J’ai déjà laissé entrevoir qu’il ne faut pas chercher beaucoup de fidélité historique dans les détails, ni même dans le fond des romans chevaleresques, à quelque classe qu’ils appartiennent. Il suit de là que les auteurs de ces romans, en tant qu’ils ont été peintres de mœurs et d’idées, ont dû représenter bien moins celles de l’époque de leurs personnages, que celles de leur propre temps.

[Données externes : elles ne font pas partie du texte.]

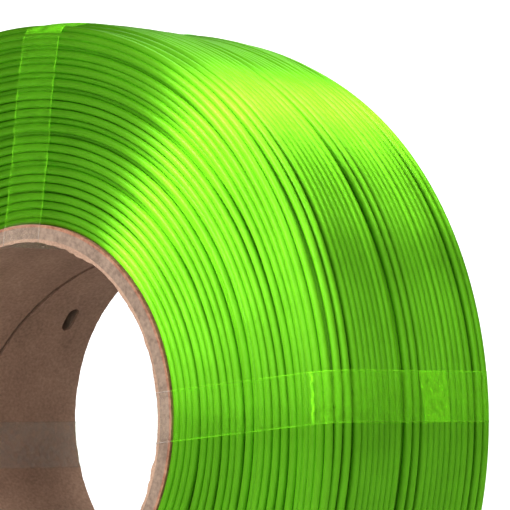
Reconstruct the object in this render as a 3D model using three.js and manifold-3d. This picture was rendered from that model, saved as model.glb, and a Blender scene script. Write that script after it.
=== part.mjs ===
// A refill coil of 3-D printing filament: the strand is wound on a spirally wound cardboard core
// with no flanges, and four clear tape straps hold the turns together.
//
// Millimetres, +Z up. The coil stands upright on its rim: its axis is Y, and the origin is the
// centre of the bore, half way along the core. The front of the coil faces -Y.
// Angles run about the axis from +X (3 o'clock, seen from the front) towards +Z (12 o'clock).

import * as THREE from 'three';
import * as BufferGeometryUtils from 'three/addons/utils/BufferGeometryUtils.js';
import Module from 'manifold-3d';

const wasm = await Module();
wasm.setup();

// --- Driving dimensions ----------------------------------------------------------------------

// Cardboard core
const CORE_LENGTH = 54;
const CORE_BORE_RADIUS = 38.1;
const CORE_OUTER_RADIUS = 41.8;
const PLY_COUNT = 6;
const GLUE_LINE = 0.05;
const CORE_FACETS = 60;

// The butt seam of each ply climbs the tube as a helix
const SEAM_ANGLE = THREE.MathUtils.degToRad(22.2);
const SEAM_GAP = 0.35;
const LINER_SEAM_AT_FRONT = 255;
const SEAM_STAGGER = 137;

// Slot punched through the core wall
const SLOT_LENGTH = 6;
const SLOT_WIDTH = 3.2;
const SLOT_AT = 143.5;
const SLOT_FROM_FRONT = 44.6;

// Wound filament
const FILAMENT_DIAMETER = 1.75;
const WINDING_WIDTH = 52.7;
const WINDING_OUTER_RADIUS = 85.4;
const WINDING_CORNER = 1.5 * FILAMENT_DIAMETER;
const WINDING_FACETS = 90;

// Clear tape straps, looped once around the section of the coil
const TAPE_WIDTH = 10.6;
const TAPE_THICKNESS = 0.2;
const TAPE_CORNER = 0.6;
const CLEARANCE = 0.3;

// Each strap runs outwards at a bearing, and passes the axis at an offset towards larger angles
const STRAPS = {
  tape_strap_right: { bearing: 5.5, offset: -3.2 },
  tape_strap_top: { bearing: 83.4, offset: 6.4 },
  tape_strap_left: { bearing: 186.5, offset: 1.7 },
  tape_strap_bottom: { bearing: 270, offset: 0 },
};

// --- Materials -------------------------------------------------------------------------------

const filamentMaterial = new THREE.MeshStandardMaterial({ color: 0x66c81e, roughness: 0.28, metalness: 0.15 });
const linerMaterial = new THREE.MeshStandardMaterial({ color: 0x78604f, roughness: 0.85, metalness: 0 });
const boardMaterial = new THREE.MeshStandardMaterial({ color: 0xbda091, roughness: 0.92, metalness: 0 });
const tapeMaterial = new THREE.MeshStandardMaterial({
  color: 0xeef2ea,
  roughness: 0.2,
  metalness: 0,
  transparent: true,
  opacity: 0.3,
});

// --- Helpers ---------------------------------------------------------------------------------

const radians = THREE.MathUtils.degToRad;

// The solid that a closed geometry bounds
function solidOf(geometry) {
  const bare = geometry.clone();
  bare.deleteAttribute('normal');
  bare.deleteAttribute('uv');
  const merged = BufferGeometryUtils.mergeVertices(bare);
  const mesh = new wasm.Mesh({
    numProp: 3,
    vertProperties: new Float32Array(merged.attributes.position.array),
    triVerts: new Uint32Array(merged.index.array),
  });
  return new wasm.Manifold(mesh);
}

function geometryOf(solid) {
  const mesh = solid.getMesh();
  const geometry = new THREE.BufferGeometry();
  geometry.setAttribute('position', new THREE.BufferAttribute(new Float32Array(mesh.vertProperties), 3));
  geometry.setIndex(new THREE.BufferAttribute(new Uint32Array(mesh.triVerts), 1));
  geometry.computeVertexNormals();
  return geometry;
}

function namedMesh(name, geometry, material) {
  const mesh = new THREE.Mesh(geometry, material);
  mesh.name = name;
  return mesh;
}

// A solid of revolution about Y from a list of [radius, y] corners, which run anticlockwise
function turned(corners, facets) {
  const profile = corners.map(([radius, y]) => new THREE.Vector2(radius, y));
  profile.push(profile[0].clone());
  return new THREE.LatheGeometry(profile, facets);
}

// The point on a cylinder about the axis, where angle 0 is +X and a quarter turn is +Z
function onCylinder(radius, angle, y) {
  return new THREE.Vector3(radius * Math.cos(angle), y, radius * Math.sin(angle));
}

// --- Cardboard core --------------------------------------------------------------------------

const HALF_CORE = CORE_LENGTH / 2;
const PLY_THICKNESS = (CORE_OUTER_RADIUS - CORE_BORE_RADIUS - (PLY_COUNT - 1) * GLUE_LINE) / PLY_COUNT;

// A thin helical blade that parts a ply along its seam. It is made straight, as a flat bar whose
// length is counted in radians, and then wound around the axis from the back rim to the front.
function seamBlade(innerRadius, outerRadius, seamAtFront) {
  const overrun = 0.05;
  const risePerRadian = CORE_BORE_RADIUS * Math.tan(SEAM_ANGLE);
  const span = CORE_LENGTH / risePerRadian + 2 * overrun;
  const section = new THREE.Shape([
    new THREE.Vector2(innerRadius, -SEAM_GAP / 2),
    new THREE.Vector2(outerRadius, -SEAM_GAP / 2),
    new THREE.Vector2(outerRadius, SEAM_GAP / 2),
    new THREE.Vector2(innerRadius, SEAM_GAP / 2),
  ]);
  const bar = new THREE.ExtrudeGeometry(section, { depth: span, steps: 18, bevelEnabled: false });
  const last = radians(seamAtFront) + overrun;
  const position = bar.attributes.position;
  for (let i = 0; i < position.count; i += 1) {
    const remaining = span - position.getZ(i);
    const y = position.getY(i) - HALF_CORE + (remaining - overrun) * risePerRadian;
    const wound = onCylinder(position.getX(i), last - remaining, y);
    position.setXYZ(i, wound.x, wound.y, wound.z);
  }
  return solidOf(bar);
}

// The slot's punch: a bar of oval section that points outwards from the axis
function slotPunch() {
  const halfStraight = (SLOT_LENGTH - SLOT_WIDTH) / 2;
  const oval = new THREE.Shape();
  oval.absarc(halfStraight, 0, SLOT_WIDTH / 2, -Math.PI / 2, Math.PI / 2);
  oval.absarc(-halfStraight, 0, SLOT_WIDTH / 2, Math.PI / 2, (3 * Math.PI) / 2);
  const bar = new THREE.ExtrudeGeometry(oval, {
    depth: 2 * (CORE_OUTER_RADIUS - CORE_BORE_RADIUS),
    bevelEnabled: false,
    curveSegments: 8,
  });
  const around = onCylinder(1, radians(SLOT_AT) - Math.PI / 2, 0);
  const along = new THREE.Vector3(0, 1, 0);
  const outwards = new THREE.Vector3().crossVectors(around, along);
  bar.applyMatrix4(new THREE.Matrix4().makeBasis(around, along, outwards));
  const start = onCylinder(CORE_BORE_RADIUS - 2, radians(SLOT_AT), SLOT_FROM_FRONT - HALF_CORE);
  bar.translate(start.x, start.y, start.z);
  return solidOf(bar);
}

function plyGeometry(index) {
  const innerRadius = CORE_BORE_RADIUS + index * (PLY_THICKNESS + GLUE_LINE);
  const outerRadius = innerRadius + PLY_THICKNESS;
  const tube = turned(
    [
      [innerRadius, -HALF_CORE],
      [outerRadius, -HALF_CORE],
      [outerRadius, HALF_CORE],
      [innerRadius, HALF_CORE],
    ],
    CORE_FACETS,
  );
  const blade = seamBlade(innerRadius - 1, outerRadius + 1, LINER_SEAM_AT_FRONT + index * SEAM_STAGGER);
  return geometryOf(solidOf(tube).subtract(blade).subtract(slotPunch()));
}

function plyName(index) {
  if (index === 0) return 'core_liner';
  if (index === PLY_COUNT - 1) return 'core_outer_ply';
  return `core_body_ply_${index}`;
}

function cardboardCore() {
  const core = new THREE.Group();
  for (let index = 0; index < PLY_COUNT; index += 1) {
    const material = index === 0 ? linerMaterial : boardMaterial;
    core.add(namedMesh(plyName(index), plyGeometry(index), material));
  }
  return core;
}

// --- Wound filament --------------------------------------------------------------------------

// The outline of all the turns together: a ring of rectangular section whose two outer corners
// are rounded, because the last turns of each layer drop inwards there
function filamentWinding() {
  const innerRadius = CORE_OUTER_RADIUS + CLEARANCE;
  const halfWidth = WINDING_WIDTH / 2;
  const cornerSteps = 5;
  const corners = [
    [innerRadius, halfWidth],
    [innerRadius, -halfWidth],
  ];
  for (const side of [-1, 1]) {
    for (let i = 0; i <= cornerSteps; i += 1) {
      const turn = (i / cornerSteps) * (Math.PI / 2);
      const angle = side < 0 ? turn - Math.PI / 2 : turn;
      corners.push([
        WINDING_OUTER_RADIUS - WINDING_CORNER + WINDING_CORNER * Math.cos(angle),
        side * (halfWidth - WINDING_CORNER) + WINDING_CORNER * Math.sin(angle),
      ]);
    }
  }
  return namedMesh('filament_winding', turned(corners, WINDING_FACETS), filamentMaterial);
}

// --- Tape straps -----------------------------------------------------------------------------

function roundedRectangle(path, low, high, corner) {
  path.moveTo(low.x + corner, low.y);
  path.lineTo(high.x - corner, low.y);
  path.absarc(high.x - corner, low.y + corner, corner, -Math.PI / 2, 0);
  path.lineTo(high.x, high.y - corner);
  path.absarc(high.x - corner, high.y - corner, corner, 0, Math.PI / 2);
  path.lineTo(low.x + corner, high.y);
  path.absarc(low.x + corner, high.y - corner, corner, Math.PI / 2, Math.PI);
  path.lineTo(low.x, low.y + corner);
  path.absarc(low.x + corner, low.y + corner, corner, Math.PI, (3 * Math.PI) / 2);
  return path;
}

// One strap: across the front, over the rim, across the back and through the bore, where it
// bridges the curved wall as a flat chord
function tapeStrap(name, { bearing, offset }) {
  const reach = Math.abs(offset) + TAPE_WIDTH / 2;
  const innerFace = Math.sqrt((CORE_BORE_RADIUS - CLEARANCE) ** 2 - reach ** 2);
  const outerFace = WINDING_OUTER_RADIUS + CLEARANCE;
  const sideFace = HALF_CORE + CLEARANCE;
  const inside = [new THREE.Vector2(innerFace, -sideFace), new THREE.Vector2(outerFace, sideFace)];
  const outside = [
    new THREE.Vector2(innerFace - TAPE_THICKNESS, -sideFace - TAPE_THICKNESS),
    new THREE.Vector2(outerFace + TAPE_THICKNESS, sideFace + TAPE_THICKNESS),
  ];
  const loop = roundedRectangle(new THREE.Shape(), ...outside, TAPE_CORNER + TAPE_THICKNESS);
  loop.holes.push(roundedRectangle(new THREE.Path(), ...inside, TAPE_CORNER));
  const strip = new THREE.ExtrudeGeometry(loop, { depth: TAPE_WIDTH, bevelEnabled: false, curveSegments: 4 });
  strip.translate(0, 0, offset - TAPE_WIDTH / 2);

  const strap = namedMesh(name, strip, tapeMaterial);
  strap.rotation.y = -radians(bearing);
  return strap;
}

// --- Assembly --------------------------------------------------------------------------------

const coil = new THREE.Group();
coil.add(cardboardCore());
coil.add(filamentWinding());
for (const [name, place] of Object.entries(STRAPS)) {
  coil.add(tapeStrap(name, place));
}

export default coil;
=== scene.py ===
"""A refill coil of silk filament on a cardboard core, held by four clear tape straps.

The strand is laid turn by turn, as a winding machine does it: each turn rests on the turns below
it, slides into their grooves and is pulled taut. Lengths are in millimetres while shapes are being
worked out, and become metres when a mesh is made. Angles run about the coil's axis, which is Y,
from +X (3 o'clock) towards +Z (12 o'clock). The front of the coil faces -Y.
"""

import math

import bpy
import numpy as np
from mathutils import Matrix, Vector, noise


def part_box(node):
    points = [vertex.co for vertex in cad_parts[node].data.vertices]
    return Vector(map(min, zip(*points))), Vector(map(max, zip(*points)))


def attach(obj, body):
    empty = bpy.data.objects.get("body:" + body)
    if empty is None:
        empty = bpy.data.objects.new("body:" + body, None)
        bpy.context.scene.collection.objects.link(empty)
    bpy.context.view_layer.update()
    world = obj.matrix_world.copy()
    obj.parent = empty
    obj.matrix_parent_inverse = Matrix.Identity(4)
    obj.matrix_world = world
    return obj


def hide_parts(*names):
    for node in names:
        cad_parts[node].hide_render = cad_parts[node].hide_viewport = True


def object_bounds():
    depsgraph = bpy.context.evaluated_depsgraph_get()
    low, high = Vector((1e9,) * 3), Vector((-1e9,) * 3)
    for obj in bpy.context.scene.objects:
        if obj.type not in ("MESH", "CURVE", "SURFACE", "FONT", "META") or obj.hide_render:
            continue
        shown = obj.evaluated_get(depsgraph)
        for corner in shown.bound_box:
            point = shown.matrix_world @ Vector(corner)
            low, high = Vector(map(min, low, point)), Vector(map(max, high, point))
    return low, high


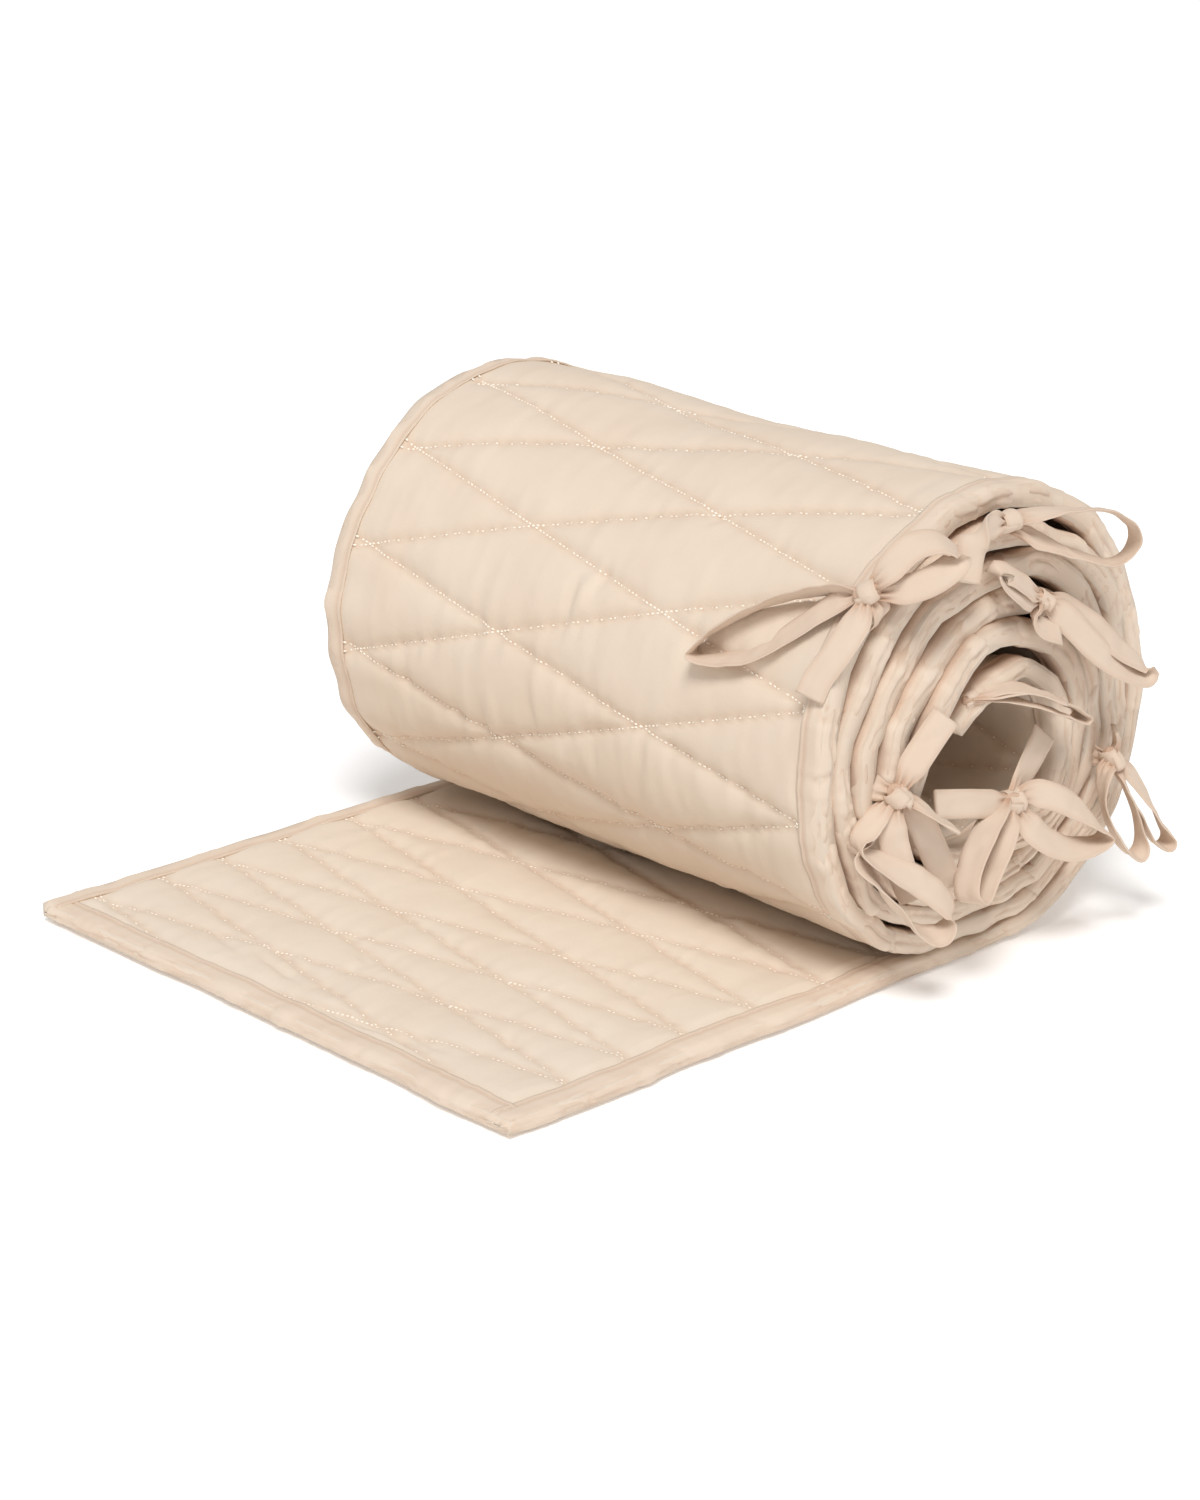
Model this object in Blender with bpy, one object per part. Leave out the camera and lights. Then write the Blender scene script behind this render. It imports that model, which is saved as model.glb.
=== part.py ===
"""Crib bumper, rolled up with its outer end lying flat.

A long quilted cotton panel is bound on all four edges with folded cloth strips. Narrow ribbons are sewn
along one long edge, and each is tied in a bow. The panel lies flat on the surface at its outer end, passes
under the roll, up its +X side, over the top and down the -X side, and winds on inwards round a small core.

Frame: +Z up, X along the flat end, Y along the roll's axis with the ties at -Y. The origin is on the surface,
in the middle of the whole object's footprint. Metres.
"""

import math
from collections import namedtuple

import bmesh
import bpy
import numpy as np
from mathutils import Vector

MM = 0.001

# Panel and bindings
PANEL_WIDTH = 0.300      # height of the bumper in the cot, bindings included
CLOTH = 0.009            # thickness over the padding, and over a bound edge
BOUND_CLOTH = 0.0064     # thickness of the panel where a binding holds it
BINDING_DEPTH = 0.012    # how far a binding reaches onto the panel
BINDING_WALL = 0.001     # the binding's cloth, doubled
FIT = 0.0003             # air between pieces that are sewn together
EDGE_SLOPE = 0.002       # the padding swells to full thickness over this width

# The roll
TAIL_LENGTH = 0.262      # flat part, from its end to below the core
CORE_HEIGHT = 0.076      # centre of the core above the surface
STEPS_PER_TURN = 18
TAIL_STEPS = 6
LAST_TURN = 5.62         # turns from below the core to the panel's inner end

# One row for each turn. The distances, in mm, run from the core's centre to the middle of the cloth, and
# slip is how far the turn has slid out towards the ties.
Turn = namedtuple("Turn", "turn south east north west slip")
TURNS = (
    Turn(0, 71.5, 94.5, 119.5, 95.0, 0.0),
    Turn(1, 61.7, 84.0, 106.0, 84.0, 1.0),
    Turn(2, 51.9, 73.5, 91.5, 73.0, 2.0),
    Turn(3, 42.1, 63.0, 76.5, 62.0, 3.0),
    Turn(4, 32.3, 52.5, 61.5, 51.0, 4.5),
    Turn(5, 22.5, 42.0, 41.0, 38.0, 5.0),
)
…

Or, l’intervalle de 1100 à 1300, dans lequel il est constaté que furent composés ces romans, constitue la période la plus brillante de la chevalerie, celle durant laquelle les institutions chevaleresques eurent le plus de prise sur les mœurs, et sur la société. Il est donc impossible que des épopées écrites sous l’influence de ces institutions n’en soient pas une expression plus ou moins complète, plus ou moins fidèle. — Les poètes qui chantaient les paladins de Charlemagne ou les chevaliers de la Table ronde, étaient ces mêmes troubadours ou trouvères qui chantaient pour leur compte de belles et hautes dames, qui tournaient et retournaient en tout sens, dans leur poésie lyrique, toutes les délicatesses, toutes les subtilités de la galanterie chevaleresque. Ces poètes pouvaient faire, ils faisaient peut-être même quelque effort pour se transporter dans les temps de Charlemagne et d’Arthur, pour prendre le ton, les idées et les formes de poèmes plus anciens qu’ils pouvaient avoir sous les yeux ; mais ils avaient beau faire, il n’était pas en leur pouvoir de se défaire des idées, des opinions de leur siècle ; et quoi qu’ils voulussent peindre, c’étaient toujours eux et leurs temps qu’ils peignaient : ils remplissaient, le sachant ou à leur insu, la vocation du poète qui est de répandre, en les idéalisant, en les élevant, par l’expression, les idées sous l’empire desquelles marche la part de la société humaine à laquelle il appartient.